Like Alekan pointed out, Armor is currently a cascade fail system, so you really only need one or two weapons that can penetrate extremely high Armor Values. Once those weapons strip some of the armor off, the other weapons will be able to do damage, and you’ll rapidly blast off the remaining armor with little trouble. High Armor Values should be a counter to people who field fleets with a lot of shield-pen weapons but no armor-pen, i.e. people who spam one type of ship or weapon. High Armor as a viable strategy encourages more diverse fleets and ship designs.


#20

I don’t think we’ve had much general disruption, yet. Sweeping change doesn’t bother me if it’s a change for the better.

I don’t think there’s exactly a consensus - many of us are just sick to death of sledgehammer pulse type spam and I think people are unwilling to give that weapon any further concessions. We’re latching on to armor for this because theoretically pulse should be bad at destroying armor at 35% damage, right?
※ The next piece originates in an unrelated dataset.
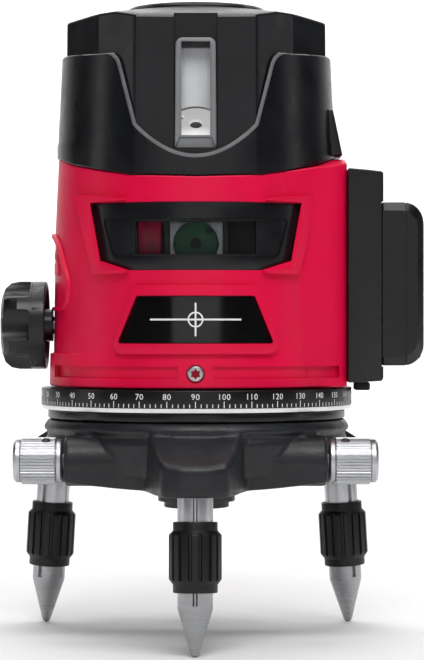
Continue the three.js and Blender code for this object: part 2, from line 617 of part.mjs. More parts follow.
function addBattery() {
  const { face, edge, half, low, top, coverFrom, coverTo, coverLow, coverTop, coverWall } = BATTERY;
  const outline = [
    [face, low], [edge - 1, low], [edge, low + 1], [edge, top - 2], [edge - 2, top], [face, top],
  ];
  const rebate = block([coverFrom - GAP, -40, coverLow - GAP], [80, 40, coverTop + GAP]);
  const box = cut(across(outline, -half, half), rebate, boxOf(BATTERY.room), boxOf(BATTERY.wiring));
  add(machine, "battery_box", box, "blackPlastic");
  const outside = coverBlock(0, coverFrom, coverTo, BATTERY.chamfer);
  const inside = coverBlock(coverWall, coverFrom - 1, coverTo - coverWall, BATTERY.innerChamfer);
  add(machine, "battery_cover", cut(outside, inside), "blackPlastic");
  const { cell, cellLength, cellLow, cellX, cellPitch, button, buttonRise } = BATTERY;
  const cellTop = cellLow + cellLength;
  [-1, 0, 1].forEach((place, index) => {
    const body = turned([
      [0, cellLow], [cell, cellLow], [cell, cellTop], [button, cellTop],
      [button, cellTop + buttonRise], [0, cellTop + buttonRise],
    ], COARSE);
    add(machine, `cell_${index + 1}`, body.translate(cellX, place * cellPitch, 0), "cell");
  });
  add(machine, "power_plug", boxOf(PLUG), "grip");
}

// ---------------------------------------------------------------- levelling works
const pairOf = (azimuth) => [azimuth, azimuth + 180];

function bracketShape() {
  const { z, pin, bracketInner, bracketOuter, bracketHalf, postCircle, post } = GIMBAL;
  const hoop = ring(bracketInner, bracketOuter, z - bracketHalf, z + bracketHalf, MEDIUM);
  const posts = [45, 135, 225, 315].map((azimuth) => disc(post, TURNTABLE.top + GAP, z, COARSE)
    .translate(postCircle, 0, 0).rotateZ(radians(azimuth)));
  const holes = pairOf(0).map((azimuth) => radial(pin + GAP, bracketInner - 4, bracketOuter + 4, z, azimuth));
  return cut(join(hoop, ...posts), ...holes);
}

// The ring between bracket and pendulum: pins along X, holes for the pendulum's pins along Y.
function hoopShape() {
  const { z, inner, outer, half, pin, pinFrom, pinTo } = GIMBAL;
  const pins = pairOf(0).map((azimuth) => radial(pin, pinFrom, pinTo, z, azimuth));
  const holes = pairOf(90).map((azimuth) => radial(pin + GAP, inner - 4, outer + 4, z, azimuth));
  return cut(join(ring(inner, outer, z - half, z + half, MEDIUM), ...pins), ...holes);
}

function pendulumShape() {
  const { plate, plateLow, plateTop, stem, bob, bobLow, bobTop, pinFrom, pinTo } = PENDULUM;
  const column = turned([
    [0, bobLow], [bob, bobLow], [bob, bobTop], [stem, bobTop], [stem, plateLow], [plate, plateLow],
    [plate, plateTop], [0, plateTop],
  ], MEDIUM);
  const blocks = [PENDULUM.cradle, PENDULUM.sideBlock, PENDULUM.arms].map(boxOf);
  const pins = pairOf(90).map((azimuth) => radial(GIMBAL.pin, pinFrom, pinTo, GIMBAL.z, azimuth));
  const plumbBore = disc(PLUMB_MODULE.radius + GAP, bobLow - 1, PLUMB_MODULE.top + GAP, COARSE);
  const levelBore = levelBarrel(LEVEL_LASER.radius + 0.4, LEVEL_LASER.from, 60);
  const pockets = [-1, 1].map((side) => laserBarrel(LASER.radius + GAP, -LASER.length - GAP, 0, side));
  return cut(join(column, ...blocks, ...pins), plumbBore, levelBore, ...pockets);
}

// A barrel that lies along Y at the height of the level line, between two distances in front of the axis.
function levelBarrel(radius, from, to) {
  return disc(radius, from, to, COARSE).rotateX(Math.PI / 2).translate(0, 0, LEVEL_LASER.z);
}

// A barrel on the front (-1) or back (1) whose end at 0 looks out and up at the rake angle.
function laserBarrel(radius, from, to, side) {
  return disc(radius, from, to, COARSE).rotateX(radians(90 - LASER.rake) * -side)
    .translate(0, side * LASER.y, LASER.z);
}

function addGimbal() {
  add(machine, "gimbal_bracket", bracketShape(), "casting");
  add(machine, "gimbal_ring", hoopShape(), "steel");
  add(machine, "pendulum", pendulumShape(), "steel");
  const { beam, radius, low, top } = PLUMB_MODULE;
  add(machine, "plumb_module", ring(beam, radius, low, top, COARSE), "brass");
  const magnet = ring(MAGNET.inner, MAGNET.outer, TURNTABLE.top + GAP, MAGNET.top, MEDIUM);
  add(machine, "damping_magnet", magnet, "steel");
  add(machine, "control_board", boxOf(BOARD), "green");
}

function addLasers() {
  for (const [name, side] of [["line_module_front", -1], ["line_module_back", 1]]) {
    const barrel = laserBarrel(LASER.radius, -LASER.length, 0, side);
    add(machine, name, cut(barrel, laserBarrel(LASER.beam, -6, 2, side)), "brightMetal");
  }
  const { from, to, radius, aperture, apertureFrom } = LEVEL_LASER;
  const module = cut(levelBarrel(radius, from, to), levelBarrel(aperture, apertureFrom, to + 1));
  add(machine, "level_module", module, "green");
}

addBase();
addLegs();
addTangentScrew();
addTurntable();
addShells();
addWindows();
addLock();
addBattery();
addGimbal();
addLasers();

export default level;
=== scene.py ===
"""Self-levelling line laser on a graduated base: the looks of every piece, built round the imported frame."""
import json
from math import asin, atan2, cos, pi, radians, sin, sqrt, tan, tau

import bmesh
import bpy
from bpy.props import FloatProperty, FloatVectorProperty, IntProperty, PointerProperty
from mathutils import Matrix, Vector


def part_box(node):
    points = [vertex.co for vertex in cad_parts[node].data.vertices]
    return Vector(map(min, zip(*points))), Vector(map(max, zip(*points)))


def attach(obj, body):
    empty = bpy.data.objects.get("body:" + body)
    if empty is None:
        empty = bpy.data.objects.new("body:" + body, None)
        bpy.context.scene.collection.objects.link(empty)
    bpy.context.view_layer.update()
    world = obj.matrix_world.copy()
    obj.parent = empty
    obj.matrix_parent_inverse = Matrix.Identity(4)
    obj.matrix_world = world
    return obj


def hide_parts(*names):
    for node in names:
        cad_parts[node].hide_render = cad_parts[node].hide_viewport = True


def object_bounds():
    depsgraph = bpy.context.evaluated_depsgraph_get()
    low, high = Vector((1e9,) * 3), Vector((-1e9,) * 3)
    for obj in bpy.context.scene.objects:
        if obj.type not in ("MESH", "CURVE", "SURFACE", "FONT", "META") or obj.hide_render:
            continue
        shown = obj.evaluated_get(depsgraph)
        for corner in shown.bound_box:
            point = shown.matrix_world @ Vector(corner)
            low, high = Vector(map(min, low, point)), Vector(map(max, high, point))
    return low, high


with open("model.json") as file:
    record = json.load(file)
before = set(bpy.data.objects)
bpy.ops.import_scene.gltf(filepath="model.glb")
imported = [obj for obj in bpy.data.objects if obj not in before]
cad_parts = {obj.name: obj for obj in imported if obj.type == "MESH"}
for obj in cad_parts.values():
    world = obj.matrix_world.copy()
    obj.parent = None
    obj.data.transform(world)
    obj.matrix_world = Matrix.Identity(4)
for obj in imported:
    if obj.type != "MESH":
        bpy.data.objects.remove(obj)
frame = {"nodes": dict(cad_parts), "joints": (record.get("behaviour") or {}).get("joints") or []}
CAD_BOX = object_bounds()

bl_info = {
    "name": "Line laser level",
    "version": (1, 0, 0),
    "blender": (4, 5, 0),
    "location": "3D View > Sidebar > Laser level",
    "description": "Builds a self-levelling line laser piece by piece",
    "category": "Add Mesh",
}

# ---------------------------------------------------------------- places taken from the frame
MM = 0.001
JOINTS = {joint["name"]: joint for joint in frame["joints"]}
LEGS = ("front", "right", "left")
AZIMUTHS = {"front": -90, "right": 30, "left": 150}


def from_axis(point):
    """A place in the frame, in millimetres from the turning axis."""
    return (Vector(point) - AXIS) / MM


def low(node):
    """A CAD node's lowest corner in millimetres from the turning axis."""
    return from_axis(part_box(node)[0])


def high(node):
    """A CAD node's highest corner in millimetres from the turning axis."""
    return from_axis(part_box(node)[1])


SCALE = Matrix.Scale(MM, 4)
AXIS = Vector((*JOINTS["housing_swivel"]["pos_m"][:2], 0))
UPRIGHT = Matrix.Translation(AXIS) @ SCALE


def leg_place(side):
    """The leg's own place: its origin is the foot's point on the ground, Z goes up the leg, X outward."""
    joint = JOINTS[f"leg_nut_{side}_turn"]
    pivot = Vector(joint["pos_m"])
    up = -Vector(joint["axis"]).normalized()
    point = pivot - up * (pivot.z / up.z)
    across = up.cross(point - AXIS).normalized()
    outward = across.cross(up)
    turn = Matrix((outward, across, up)).transposed().to_4x4()
    return Matrix.Translation(point) @ turn @ SCALE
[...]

If we look how armor is used:
As an opposition, I don’t consider armor much of a threat. I have token beams arrayed across my front line cruisers, and there’s always at least one high penetration weapon located on the nose of my rear ships. Many times they don’t even come into play, as lucky hits from fighters or death explosions are just going to lower armor to trivial values anyway. Trivial here is the 19-16 armor range, which is defeated easily by the most popular weapons in the game.

The only significantly armored units (21+) I use are my carrier (which is in the back and always fights last against a tattered opponent) and a torpedo boat I use for breaking MWM spam. Both of those rely on my opponent playing poorly, which isn’t a vote of confidence for armor resistance as a defensive system.

I don’t think either of those scenarios will change a whole lot regardless of where we put the penetration values.

If it were up to me, I’d be trying this or trying large, large nerfs to armor damage values.